::: Task input :::

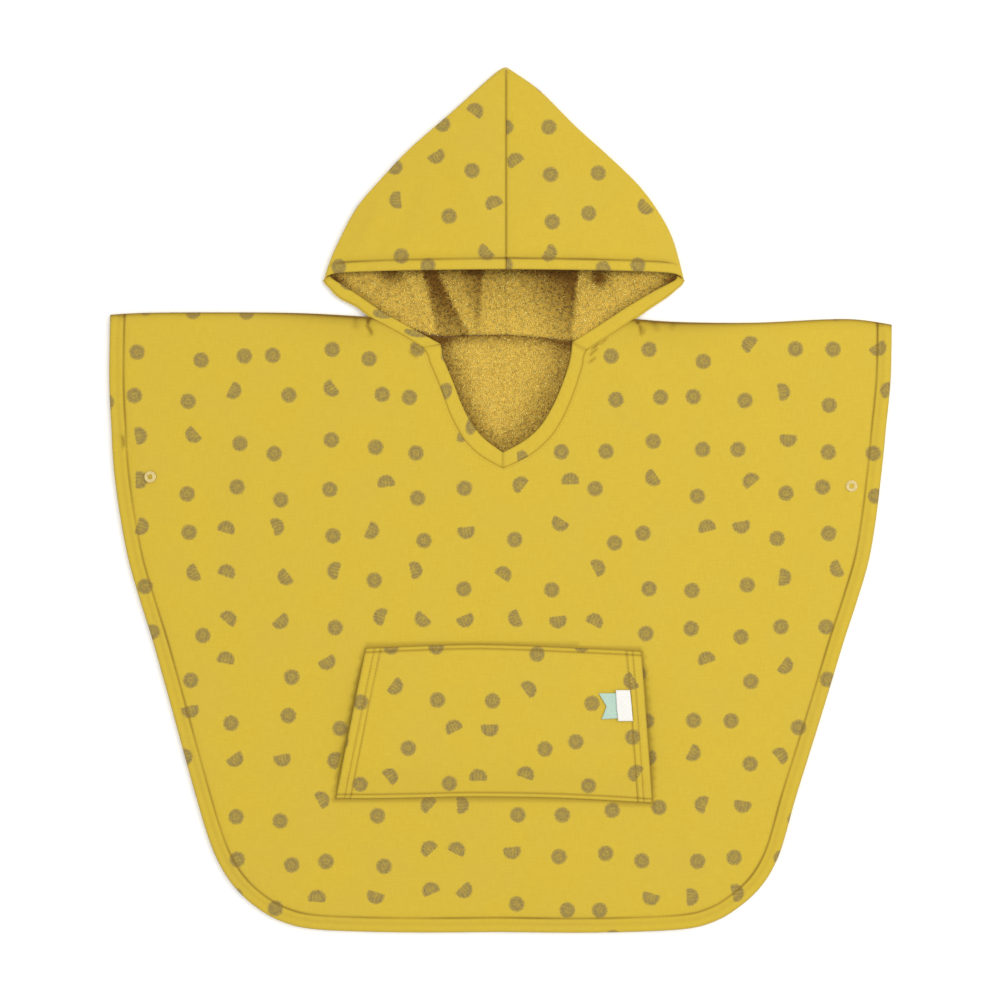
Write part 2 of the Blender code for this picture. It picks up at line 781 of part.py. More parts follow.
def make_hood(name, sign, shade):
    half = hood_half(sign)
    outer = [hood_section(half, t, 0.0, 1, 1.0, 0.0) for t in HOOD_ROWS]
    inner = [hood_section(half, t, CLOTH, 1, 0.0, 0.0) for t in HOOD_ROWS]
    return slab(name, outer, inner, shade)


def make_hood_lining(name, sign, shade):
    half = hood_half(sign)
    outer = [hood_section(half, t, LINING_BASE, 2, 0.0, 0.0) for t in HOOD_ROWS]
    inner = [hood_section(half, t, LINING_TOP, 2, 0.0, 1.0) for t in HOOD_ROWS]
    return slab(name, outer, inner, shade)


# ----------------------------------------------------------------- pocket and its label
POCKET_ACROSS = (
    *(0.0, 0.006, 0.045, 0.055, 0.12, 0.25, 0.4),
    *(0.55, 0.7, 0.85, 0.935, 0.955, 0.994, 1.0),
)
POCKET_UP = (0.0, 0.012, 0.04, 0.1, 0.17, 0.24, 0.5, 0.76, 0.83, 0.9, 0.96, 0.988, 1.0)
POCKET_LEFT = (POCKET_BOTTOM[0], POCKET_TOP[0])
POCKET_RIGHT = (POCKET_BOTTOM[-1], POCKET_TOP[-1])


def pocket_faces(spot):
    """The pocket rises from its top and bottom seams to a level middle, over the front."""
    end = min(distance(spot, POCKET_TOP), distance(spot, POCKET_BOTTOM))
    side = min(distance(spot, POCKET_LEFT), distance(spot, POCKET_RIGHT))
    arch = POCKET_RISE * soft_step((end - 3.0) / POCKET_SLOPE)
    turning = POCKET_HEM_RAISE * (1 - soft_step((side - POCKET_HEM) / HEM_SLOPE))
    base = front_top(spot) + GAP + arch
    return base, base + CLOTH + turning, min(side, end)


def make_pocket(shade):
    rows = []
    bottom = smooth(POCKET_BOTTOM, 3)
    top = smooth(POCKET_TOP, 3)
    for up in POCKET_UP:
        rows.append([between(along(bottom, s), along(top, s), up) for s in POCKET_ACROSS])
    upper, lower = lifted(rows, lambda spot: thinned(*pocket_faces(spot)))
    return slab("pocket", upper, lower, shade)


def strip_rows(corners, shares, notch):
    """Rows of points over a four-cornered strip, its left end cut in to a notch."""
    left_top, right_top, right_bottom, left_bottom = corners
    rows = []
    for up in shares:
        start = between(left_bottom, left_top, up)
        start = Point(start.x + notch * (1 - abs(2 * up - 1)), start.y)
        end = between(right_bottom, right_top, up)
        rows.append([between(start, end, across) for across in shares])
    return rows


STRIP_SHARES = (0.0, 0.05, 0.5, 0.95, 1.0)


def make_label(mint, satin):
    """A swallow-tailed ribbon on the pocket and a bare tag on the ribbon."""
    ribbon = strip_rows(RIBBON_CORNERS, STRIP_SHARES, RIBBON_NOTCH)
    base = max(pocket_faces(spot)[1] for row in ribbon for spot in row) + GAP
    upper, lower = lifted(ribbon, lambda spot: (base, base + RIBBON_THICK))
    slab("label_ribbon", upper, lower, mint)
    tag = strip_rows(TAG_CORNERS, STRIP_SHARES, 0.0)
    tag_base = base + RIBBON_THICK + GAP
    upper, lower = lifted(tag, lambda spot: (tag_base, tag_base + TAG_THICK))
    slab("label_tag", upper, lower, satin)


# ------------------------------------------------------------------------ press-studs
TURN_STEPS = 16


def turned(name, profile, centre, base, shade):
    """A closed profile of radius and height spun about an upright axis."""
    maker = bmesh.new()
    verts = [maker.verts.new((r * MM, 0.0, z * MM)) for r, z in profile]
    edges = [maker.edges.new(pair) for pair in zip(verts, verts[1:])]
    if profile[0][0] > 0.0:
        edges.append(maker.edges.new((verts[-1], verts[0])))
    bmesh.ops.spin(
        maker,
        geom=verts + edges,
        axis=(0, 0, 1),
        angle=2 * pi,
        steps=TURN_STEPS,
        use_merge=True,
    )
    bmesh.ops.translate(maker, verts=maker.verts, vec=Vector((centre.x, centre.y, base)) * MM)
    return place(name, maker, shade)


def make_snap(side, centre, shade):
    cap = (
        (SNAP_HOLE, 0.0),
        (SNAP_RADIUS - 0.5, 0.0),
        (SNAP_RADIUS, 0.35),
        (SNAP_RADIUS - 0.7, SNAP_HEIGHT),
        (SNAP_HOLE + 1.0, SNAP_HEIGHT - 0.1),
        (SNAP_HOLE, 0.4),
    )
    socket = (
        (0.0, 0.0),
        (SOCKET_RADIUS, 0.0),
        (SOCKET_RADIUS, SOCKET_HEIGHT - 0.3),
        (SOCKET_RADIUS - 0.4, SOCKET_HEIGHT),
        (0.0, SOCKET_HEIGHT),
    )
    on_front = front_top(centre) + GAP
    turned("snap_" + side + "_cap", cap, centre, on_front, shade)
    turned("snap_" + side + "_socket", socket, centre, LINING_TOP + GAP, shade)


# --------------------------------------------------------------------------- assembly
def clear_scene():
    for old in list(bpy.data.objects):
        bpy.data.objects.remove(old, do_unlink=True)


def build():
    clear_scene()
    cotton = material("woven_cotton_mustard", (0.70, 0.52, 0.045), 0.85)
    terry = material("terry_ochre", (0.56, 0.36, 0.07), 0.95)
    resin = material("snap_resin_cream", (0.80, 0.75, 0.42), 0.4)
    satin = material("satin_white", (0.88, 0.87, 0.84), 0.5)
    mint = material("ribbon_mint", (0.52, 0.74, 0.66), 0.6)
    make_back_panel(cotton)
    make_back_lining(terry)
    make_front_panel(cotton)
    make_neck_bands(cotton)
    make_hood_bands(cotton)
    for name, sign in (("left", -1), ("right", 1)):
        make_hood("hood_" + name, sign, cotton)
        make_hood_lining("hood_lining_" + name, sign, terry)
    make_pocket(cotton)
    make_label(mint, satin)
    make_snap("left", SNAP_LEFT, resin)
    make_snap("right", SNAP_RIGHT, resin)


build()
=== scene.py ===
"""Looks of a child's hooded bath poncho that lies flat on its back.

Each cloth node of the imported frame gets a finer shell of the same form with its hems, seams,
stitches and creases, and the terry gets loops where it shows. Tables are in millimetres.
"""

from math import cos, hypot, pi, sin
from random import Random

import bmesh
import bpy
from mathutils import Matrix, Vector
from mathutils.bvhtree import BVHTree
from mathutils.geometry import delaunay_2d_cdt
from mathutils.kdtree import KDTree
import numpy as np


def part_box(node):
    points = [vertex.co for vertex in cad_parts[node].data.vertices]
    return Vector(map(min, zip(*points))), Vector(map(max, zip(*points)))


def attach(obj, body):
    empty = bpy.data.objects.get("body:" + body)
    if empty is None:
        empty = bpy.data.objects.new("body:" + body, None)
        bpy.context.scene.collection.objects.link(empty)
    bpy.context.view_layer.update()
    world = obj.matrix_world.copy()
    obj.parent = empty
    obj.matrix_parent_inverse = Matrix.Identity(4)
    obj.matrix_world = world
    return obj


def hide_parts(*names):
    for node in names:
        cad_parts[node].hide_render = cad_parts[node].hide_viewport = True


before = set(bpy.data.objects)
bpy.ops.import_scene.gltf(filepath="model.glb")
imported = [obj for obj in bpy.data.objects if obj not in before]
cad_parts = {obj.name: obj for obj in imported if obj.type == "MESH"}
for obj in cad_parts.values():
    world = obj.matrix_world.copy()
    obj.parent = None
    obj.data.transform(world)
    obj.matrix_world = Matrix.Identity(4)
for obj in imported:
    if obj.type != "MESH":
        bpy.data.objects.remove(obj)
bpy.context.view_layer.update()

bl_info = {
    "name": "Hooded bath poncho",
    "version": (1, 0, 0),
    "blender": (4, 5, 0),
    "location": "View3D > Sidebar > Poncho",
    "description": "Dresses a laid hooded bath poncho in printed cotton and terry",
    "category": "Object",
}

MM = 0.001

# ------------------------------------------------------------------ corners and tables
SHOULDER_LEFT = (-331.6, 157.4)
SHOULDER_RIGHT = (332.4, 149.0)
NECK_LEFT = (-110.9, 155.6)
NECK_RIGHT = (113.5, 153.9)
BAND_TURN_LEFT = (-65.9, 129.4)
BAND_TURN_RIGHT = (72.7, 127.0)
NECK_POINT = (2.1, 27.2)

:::
::: Task input :::

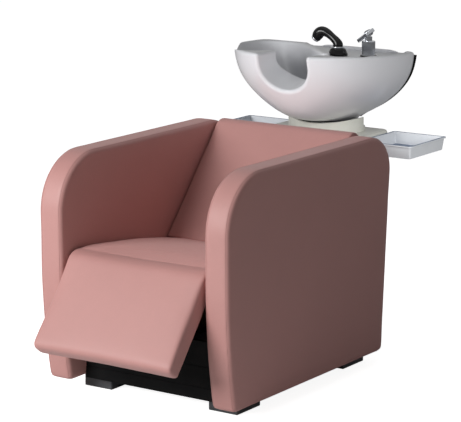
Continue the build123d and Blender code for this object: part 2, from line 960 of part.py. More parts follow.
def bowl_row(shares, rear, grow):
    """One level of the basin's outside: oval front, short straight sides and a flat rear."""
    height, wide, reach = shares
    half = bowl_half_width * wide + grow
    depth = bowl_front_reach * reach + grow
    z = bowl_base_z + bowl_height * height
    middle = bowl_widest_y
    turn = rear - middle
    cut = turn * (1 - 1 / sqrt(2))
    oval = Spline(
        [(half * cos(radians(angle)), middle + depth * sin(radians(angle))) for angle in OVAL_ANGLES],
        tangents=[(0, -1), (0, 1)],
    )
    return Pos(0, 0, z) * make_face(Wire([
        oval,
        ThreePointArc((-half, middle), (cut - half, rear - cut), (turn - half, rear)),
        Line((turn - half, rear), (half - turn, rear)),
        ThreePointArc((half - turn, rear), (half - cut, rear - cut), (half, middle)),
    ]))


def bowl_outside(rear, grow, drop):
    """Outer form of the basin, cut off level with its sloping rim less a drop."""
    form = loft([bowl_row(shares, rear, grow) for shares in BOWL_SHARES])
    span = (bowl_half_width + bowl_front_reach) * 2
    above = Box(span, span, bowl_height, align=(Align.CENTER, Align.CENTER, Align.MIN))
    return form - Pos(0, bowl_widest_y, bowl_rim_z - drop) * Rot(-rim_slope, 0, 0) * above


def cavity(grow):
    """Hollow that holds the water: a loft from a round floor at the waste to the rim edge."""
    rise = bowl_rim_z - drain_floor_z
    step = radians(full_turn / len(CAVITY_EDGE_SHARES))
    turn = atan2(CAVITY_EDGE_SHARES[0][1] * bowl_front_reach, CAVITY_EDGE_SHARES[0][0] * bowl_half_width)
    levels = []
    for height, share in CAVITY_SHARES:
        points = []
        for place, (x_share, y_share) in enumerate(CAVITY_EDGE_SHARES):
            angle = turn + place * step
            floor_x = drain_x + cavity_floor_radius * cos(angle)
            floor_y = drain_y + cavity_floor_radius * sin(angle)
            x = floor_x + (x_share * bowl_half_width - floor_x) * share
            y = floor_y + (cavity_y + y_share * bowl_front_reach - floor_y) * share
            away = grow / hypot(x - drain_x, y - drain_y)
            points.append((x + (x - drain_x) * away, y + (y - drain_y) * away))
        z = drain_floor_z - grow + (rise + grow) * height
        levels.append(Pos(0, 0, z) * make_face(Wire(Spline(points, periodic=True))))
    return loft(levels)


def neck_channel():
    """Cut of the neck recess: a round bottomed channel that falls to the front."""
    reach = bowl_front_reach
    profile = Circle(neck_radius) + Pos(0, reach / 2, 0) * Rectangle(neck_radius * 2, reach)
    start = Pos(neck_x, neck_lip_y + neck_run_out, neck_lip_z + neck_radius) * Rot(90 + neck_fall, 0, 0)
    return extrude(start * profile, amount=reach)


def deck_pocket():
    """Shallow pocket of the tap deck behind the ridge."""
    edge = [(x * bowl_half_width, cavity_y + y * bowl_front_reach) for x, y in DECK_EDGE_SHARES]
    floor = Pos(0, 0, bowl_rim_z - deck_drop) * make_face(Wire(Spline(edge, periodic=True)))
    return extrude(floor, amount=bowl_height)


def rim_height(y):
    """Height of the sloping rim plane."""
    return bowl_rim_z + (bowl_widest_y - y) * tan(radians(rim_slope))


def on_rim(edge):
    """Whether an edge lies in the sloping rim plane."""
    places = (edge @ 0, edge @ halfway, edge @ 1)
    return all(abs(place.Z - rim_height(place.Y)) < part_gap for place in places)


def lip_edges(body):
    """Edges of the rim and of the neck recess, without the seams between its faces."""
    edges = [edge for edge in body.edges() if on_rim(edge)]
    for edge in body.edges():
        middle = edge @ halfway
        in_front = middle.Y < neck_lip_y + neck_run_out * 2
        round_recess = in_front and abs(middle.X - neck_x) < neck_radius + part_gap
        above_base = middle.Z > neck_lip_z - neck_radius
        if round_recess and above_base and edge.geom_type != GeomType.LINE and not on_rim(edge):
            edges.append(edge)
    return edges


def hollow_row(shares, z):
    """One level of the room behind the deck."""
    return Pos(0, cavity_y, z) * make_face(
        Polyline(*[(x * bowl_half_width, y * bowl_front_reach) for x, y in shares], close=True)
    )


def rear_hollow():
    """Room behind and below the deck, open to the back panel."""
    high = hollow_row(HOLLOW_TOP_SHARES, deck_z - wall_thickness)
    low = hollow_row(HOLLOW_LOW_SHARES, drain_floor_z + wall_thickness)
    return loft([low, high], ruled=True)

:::

Task requirements: Above are records; repeat only the lines starting at the line with "make_front_panel(cotton)" and ending at the line with "before = set(bpy.data.objects)", exactly as they appear, both included.

Task answer:
    make_front_panel(cotton)
    make_neck_bands(cotton)
    make_hood_bands(cotton)
    for name, sign in (("left", -1), ("right", 1)):
        make_hood("hood_" + name, sign, cotton)
        make_hood_lining("hood_lining_" + name, sign, terry)
    make_pocket(cotton)
    make_label(mint, satin)
    make_snap("left", SNAP_LEFT, resin)
    make_snap("right", SNAP_RIGHT, resin)


build()
=== scene.py ===
"""Looks of a child's hooded bath poncho that lies flat on its back.

Each cloth node of the imported frame gets a finer shell of the same form with its hems, seams,
stitches and creases, and the terry gets loops where it shows. Tables are in millimetres.
"""

from math import cos, hypot, pi, sin
from random import Random

import bmesh
import bpy
from mathutils import Matrix, Vector
from mathutils.bvhtree import BVHTree
from mathutils.geometry import delaunay_2d_cdt
from mathutils.kdtree import KDTree
import numpy as np


def part_box(node):
    points = [vertex.co for vertex in cad_parts[node].data.vertices]
    return Vector(map(min, zip(*points))), Vector(map(max, zip(*points)))


def attach(obj, body):
    empty = bpy.data.objects.get("body:" + body)
    if empty is None:
        empty = bpy.data.objects.new("body:" + body, None)
        bpy.context.scene.collection.objects.link(empty)
    bpy.context.view_layer.update()
    world = obj.matrix_world.copy()
    obj.parent = empty
    obj.matrix_parent_inverse = Matrix.Identity(4)
    obj.matrix_world = world
    return obj


def hide_parts(*names):
    for node in names:
        cad_parts[node].hide_render = cad_parts[node].hide_viewport = True


before = set(bpy.data.objects)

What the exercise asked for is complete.